*YOUR INSTRUCTIONS*.
Reproduce, without any change, the span of lines from the opening of the records below to the line containing "# the star, and", inclusive.

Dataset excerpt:
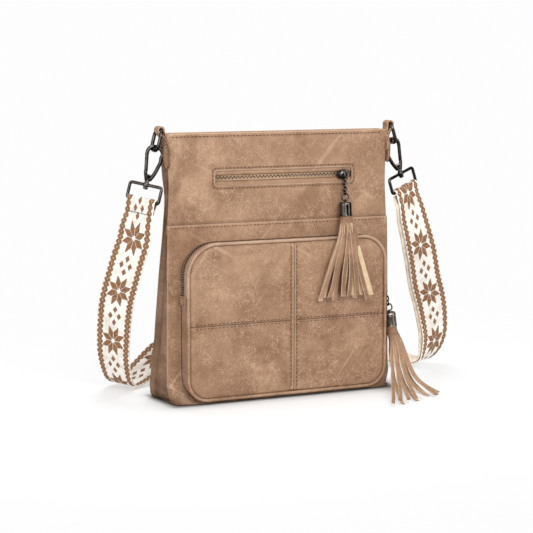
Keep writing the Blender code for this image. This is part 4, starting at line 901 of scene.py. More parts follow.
# %% [markdown]
# ## The strap's weave
#
# The pattern is a traditional one of eight-pointed stars with lozenges between them and a twisted
# chain along both edges. Every mark is a small formula of u across and v along the band. A star
# petal is a rhombus: folding u and v about the star's axes and diagonals leaves one eighth of
# the star, and there the rhombus is where two slanting coordinates both lie between 0 and 1.

# %% The strap's finish
STAR_PERIOD = 65 * MM
STAR_SIDE, STAR_DIAGONAL, STAR_STRETCH, STAR_REACH = 7.2 * MM, 5.3 * MM, 1.55, 11.6 * MM
CHAIN_AT, CHAIN_PERIOD, CHAIN_SWAY, CHAIN_HALF = 14.9 * MM, STAR_PERIOD / 5, 1.8 * MM, 1.1 * MM
LOZENGES = ((0, 8.3), (0, -8.3), (4.7, 0), (-4.7, 0))  # their middles in mm, halfway between stars
CREAM, CREAM_SHADE = (248, 244, 237), (226, 217, 204)
BROWN_YARN, BROWN_YARN_SHADED = (166, 123, 89), (88, 56, 34)


def lozenge(u, v, half_u, half_v):
    """Above 0 inside a lozenge round the origin, in metres."""
    return (1 - u.abs() / half_u - v.abs() / half_v) * half_u


def star_mask(u, v):
    """Above 0 inside a petal: far and near are the folded distances along and off an axis."""
    x, y = u.abs(), (v / STAR_STRETCH).abs()
    far, near = x.most(y), x.least(y)
    gap = 0.2 * MM
    petal = (STAR_DIAGONAL - near).least(STAR_SIDE - (far - near))
    petal = petal.least(near - gap).least(far - near - gap)
    return petal.least((far + near * 1.3 - 2.6 * MM) * 0.7).least(STAR_REACH - far)


def yarn_mask(u, v):
    """Above 0 where the pattern's brown yarn shows: stars, lozenges and the two edge chains,
    each of two strands that sway against each other."""
    here, half_way = v.fold(STAR_PERIOD), (v + STAR_PERIOD / 2).fold(STAR_PERIOD)
    yarn = star_mask(u, here)
    for across, along in LOZENGES:
        yarn = yarn.most(lozenge(u - across * MM, half_way - along * MM, 2.5 * MM, 4.5 * MM))
    off, sway = u.abs() - CHAIN_AT, v.wave(CHAIN_PERIOD) * CHAIN_SWAY
    for strand in (off - sway, off + sway):
        yarn = yarn.most(CHAIN_HALF - strand.abs() * 0.68)
    return yarn


def webbing(name, patterned, light=CREAM, shade=CREAM_SHADE):
    """Fine crossing waves make the ground. The brown yarn floats above it in long stitches, which
    lie along the band in some petals of a star and across it in the others."""
    made, flat, shader = new_finish(name, "webbing", "UV", Specular_IOR_Level=0.2)
    wobble = flat.noise(420, 2) - 0.5
    u, v = (way + wobble * (0.8 * MM) for way in flat.split()[:2])
    weave = v.wave(1.25 * MM) * u.wave(0.9 * MM) * 0.35
    ground = weave + wobble * 1.6 + flat.noise(75, 2).rise(0.3, 0.6) * 0.9
    colour, height = ground.rise(-0.2, 1.0).mix(shade, light), weave
    if patterned:
        mask = yarn_mask(u, v).rise(-0.2 * MM, 0.2 * MM)
        lengthwise = (u.abs() * STAR_STRETCH - v.fold(STAR_PERIOD).abs()).rise(-0.5 * MM, 0.5 * MM)
        floss_v, floss_u = v.wave(1.7 * MM), u.wave(1.5 * MM)
        floss = (lengthwise * (floss_v - floss_u) + floss_u) * 0.45 + wobble * 2.0 + 0.5
        # The brown is painted darker in the hollows between the floats, a painted shade, over some
        # random tone.
        colour = mask.mix(colour, floss.rise(-0.15, 0.95).mix(BROWN_YARN_SHADED, BROWN_YARN))
        height = weave * (1 - mask) + mask * (floss * 0.45 + 0.9)
    feed(flat, shader, height, 0.55, 0.4 * MM, Base_Color=colour, Roughness=wobble * 0.2 + 0.84)
    return made


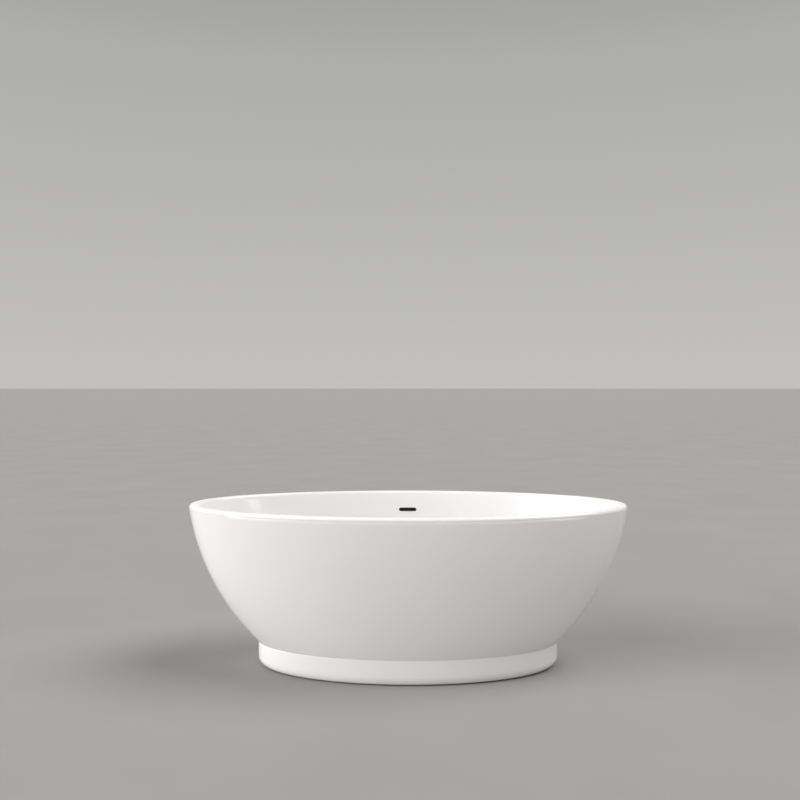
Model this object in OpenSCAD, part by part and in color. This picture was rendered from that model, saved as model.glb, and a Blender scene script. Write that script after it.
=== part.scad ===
// Freestanding double-ended oval bathtub: two acrylic shells on a plinth band,
// a steel cradle with four levelling feet, a slotted overflow and a click waste.
// X is the length, Y the width (overflow on the +Y side), Z up from the floor.

/* [Bathtub] */
// Overall length, along X
tub_len = 1600; // [1560:5:1640]
// Overall width, along Y
tub_w = 750; // [740:5:780]
// Height of the rim above the floor
tub_h = 590; // [580:1:610]
// Thickness of the reinforced acrylic basin
basin_t = 6; // [5:0.5:7]
// Thickness of the outer acrylic shell
shell_t = 5; // [4:0.5:6]

/* [Rim] */
// Width of the flat rim
rim_w = 34; // [32:1:36]
// Height of the rim's turned-down edge
rim_edge = 12; // [11:1:14]
// Radius of the rim's rounded edges
rim_round = 10; // [8:1:10]

/* [Outer shell] */
// Radius of the bulge from the plinth up to the rim
bulge_r = 850; // [800:10:950]

/* [Plinth] */
// Length of the plinth band
plinth_len = 1097; // [1085:1:1110]
// Height of the plinth's top above the floor
plinth_h = 89; // [86:1:92]
// Radius of the plinth's rounded lower edge
plinth_round = 32; // [24:1:36]
// Thickness of the plinth at its ends, about half of it at its long sides
plinth_t = 8; // [7:0.5:9]
// Gap between the plinth and the floor
floor_gap = 3; // [2:0.5:5]
// Width of the flanges that join the plinth to the outer shell
flange_w = 24; // [20:1:26]

/* [Basin] */
// Height of the basin floor above the ground
basin_floor = 150; // [148:1:154]
// Half length of the flat part of the basin floor
floor_half = 430; // [420:5:440]
// Radius of the blend between the floor and the sloping wall
heel_r = 170; // [165:1:180]
// Lean of the sloping wall at its foot, in degrees from upright
heel_lean = 36; // [34:0.5:38]
// Radius of the sloping wall
wall_r = 1400; // [1200:20:1800]

/* [Overflow] */
// Width of the black overflow slot
slot_w = 70; // [64:1:76]
// Height of the black overflow slot
slot_h = 14; // [12:0.5:16]
// Height of the slot's centre above the floor
slot_z = 518; // [512:1:522]
// Outside diameter of the overflow hose
hose_d = 28; // [24:1:28]

/* [Waste] */
// Diameter of the waste outlet pipe
outlet_d = 40; // [38:1:42]
// Length of the waste outlet pipe
outlet_len = 35; // [30:1:38]
// Diameter of the waste flange
waste_d = 70; // [66:1:74]
// Lift of the waste plug when open
plug_lift = 9; // [6:0.5:10]

/* [Cradle] */
// Side of the square steel tubes
tube = 30; // [28:1:30]
// Wall of the square steel tubes
tube_t = 2; // [1.5:0.5:3]
// Distance of each rail from the middle
rail_y = 70; // [68:1:74]
// Distance of each cross tube from the middle
cross_x = 380; // [370:1:390]
// Distance of each foot from the middle
foot_y = 108; // [106:1:110]
// Diameter of the foot's threaded rod
rod_d = 10; // [10:1:12]
// Diameter of the foot's pad
pad_d = 48; // [40:1:50]

/* [Hidden] */

acrylic = "white";
dark = [0.05, 0.05, 0.05];
steel = [0.55, 0.56, 0.58];
plastic = [0.30, 0.31, 0.33];

smooth = 240;        // segments of the large ovals
round_edge = 96;     // segments of the chrome pieces and the seal ring
fine = 48;           // segments of small round pieces
cut = 1;             // how far a cutting shape runs past a face
fit = 0.05;          // clearance of a shaft in its hole, on the radius
gap = 0.3;           // clearance between neighbouring pieces

half = tub_len / 2;
ratio = tub_w / tub_len;                     // width over length of the outer surfaces
foot_half = plinth_len / 2;                  // half length of the plinth
rim_low = tub_h - rim_edge;                  // underside of the rim's edge
rim_in = half - rim_w;                       // inner edge of the flat rim
ratio_in = (tub_w / 2 - rim_w) / rim_in;     // width over length inside the basin
basin_wall = rim_in + basin_t;               // outside of the basin at the rim
ratio_basin = (tub_w / 2 - rim_w + basin_t) / basin_wall;
ratio_skin = (tub_w / 2 - shell_t) / (half - shell_t);
plinth_in = foot_half - plinth_t;            // half length inside the plinth
basin_under = basin_floor - basin_t;         // underside of the basin floor

// Centre of the arc of radius r from p up to q that bulges away from the axis
function arc_centre(p, q, r) =
    let (d = p - q, h = sqrt(r * r - d * d / 4))
    (p + q) / 2 + h * [d[1], -d[0]] / norm(d);
// Points of that arc, from p to q in n steps
function arc(p, q, r, n) =
    let (c = arc_centre(p, q, r), u = p - c, v = q - c)
    let (a = atan2(u[1], u[0]), b = atan2(v[1], v[0]))
    [for (i = [0:n]) c + r * [cos(a + (b - a) * i / n), sin(a + (b - a) * i / n)]];
// Points of a rounded corner of radius r about c, from angle a to angle b
function corner(c, r, a, b) =
    [for (i = [0:6]) c + r * [cos(a + (b - a) * i / 6), sin(a + (b - a) * i / 6)]];
// Distance from the axis at height z on the arc from p to q
function reach(p, q, r, z) =
    let (c = arc_centre(p, q, r)) c[0] + sqrt(r * r - (z - c[1]) * (z - c[1]));

// Where a floor blend of radius r that starts at height low meets the sloping wall
function heel(low, r) = [floor_half + r * cos(heel_lean), low + r * (1 - sin(heel_lean))];

wall_foot = heel(basin_floor, heel_r);
wall_top = [rim_in - rim_round / 2, tub_h - rim_round];
back_foot = heel(basin_under, heel_r + basin_t);
back_top = [basin_wall - rim_round / 2, rim_low];

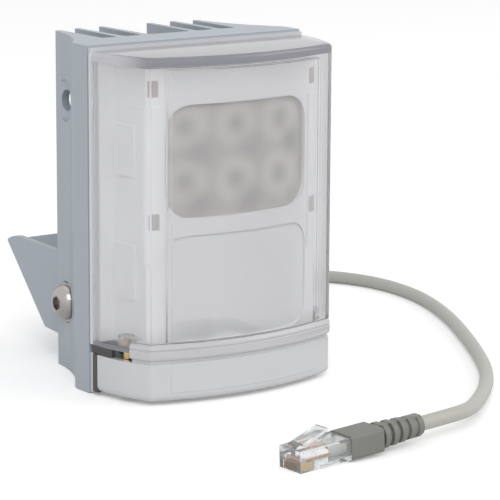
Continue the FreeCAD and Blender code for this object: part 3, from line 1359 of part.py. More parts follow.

*SOLUTION TO THE PROBLEM*.
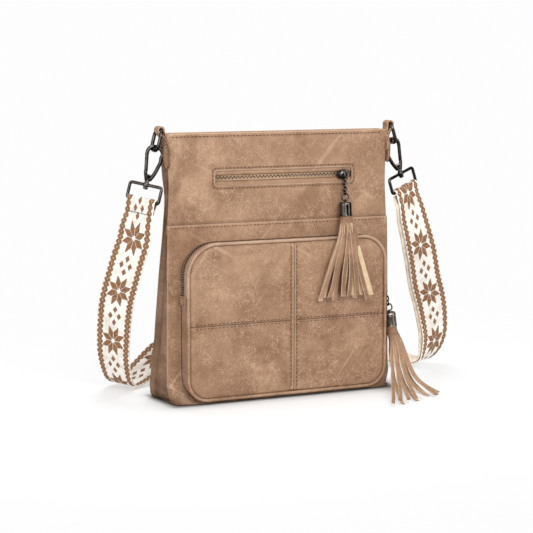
Keep writing the Blender code for this image. This is part 4, starting at line 901 of scene.py. More parts follow.
# %% [markdown]
# ## The strap's weave
#
# The pattern is a traditional one of eight-pointed stars with lozenges between them and a twisted
# chain along both edges. Every mark is a small formula of u across and v along the band. A star
# petal is a rhombus: folding u and v about the star's axes and diagonals leaves one eighth of
# the star, and there the rhombus is where two slanting coordinates both lie between 0 and 1.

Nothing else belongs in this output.